Vint Cerf

Vinton G. Cerf is the American computer scientist most often called a father of the internet. According to his Internet Hall of Fame profile, where he was inducted in 2012, he is “the co-designer of the TCP/IP protocols and the architecture of the Internet.” He worked alongside Robert E. Kahn to turn the idea of a network of networks into a working set of protocols that every machine on the internet still speaks today.

Cerf’s foundational technical contribution came in the early 1970s. Working with Kahn, he co-authored the 1974 paper “A Protocol for Packet Network Intercommunication,” which introduced the Transmission Control Protocol and the gateway concept for joining separate packet networks. He then led the first detailed specification of the protocol: RFC 675, “Specification of Internet Transmission Control Program” (December 1974), authored with Yogen Dalal and Carl Sunshine, was the earliest written standard to carry the design forward toward implementation.

His Internet Hall of Fame biography records that he began this work at DARPA, where he “led the development of Internet and Internet-related data packet and security technologies.” Over the following decade the original combined protocol was split into TCP, which provides reliable end-to-end delivery, and IP, which carries datagrams across networks, producing the layered TCP/IP suite that runs the modern internet.

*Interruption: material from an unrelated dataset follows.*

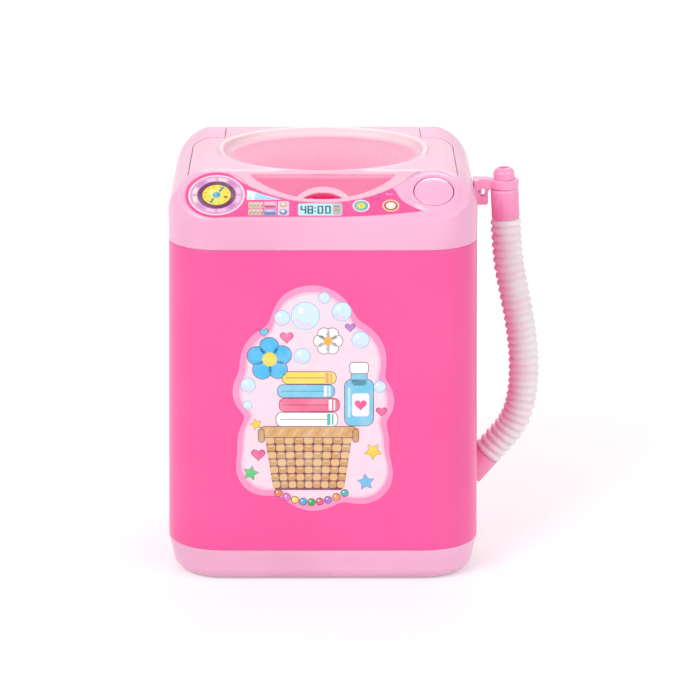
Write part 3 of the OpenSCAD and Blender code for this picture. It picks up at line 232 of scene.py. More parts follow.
def smooth_route(points, steps):
    """Even points on the smooth curve through the given ones."""
    p = np.array(points, float)
    p = np.vstack([2 * p[0] - p[1], p, 2 * p[-1] - p[-2]])
    fine = []
    for i in range(1, len(p) - 2):
        for t in np.linspace(0, 1, 24, endpoint=i == len(p) - 3):
            a, b, c, d = p[i - 1:i + 3]
            fine.append(0.5 * (2 * b + (c - a) * t + (2 * a - 5 * b + 4 * c - d) * t * t
                               + (3 * b - a - 3 * c + d) * t ** 3))
    fine = np.array(fine)
    run = np.concatenate([[0], np.cumsum(np.linalg.norm(np.diff(fine, axis=0), axis=1))])
    at = np.linspace(0, run[-1], steps + 1)
    return np.stack([np.interp(at, run, fine[:, k]) for k in range(p.shape[1])], 1), run[-1]


def full_turn(count):
    """Even angles of a full turn."""
    return np.linspace(0, 2 * math.pi, count, endpoint=False)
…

Cerf and Kahn received the U.S. National Medal of Technology in 1997 and the ACM A.M. Turing Award in 2004, the highest honor in computing, for their pioneering work on internetworking and the design of the internet’s basic communications protocols. Cerf later served as chairman of ICANN and as a long-time vice president and chief internet evangelist at Google, continuing to shape internet governance and standards.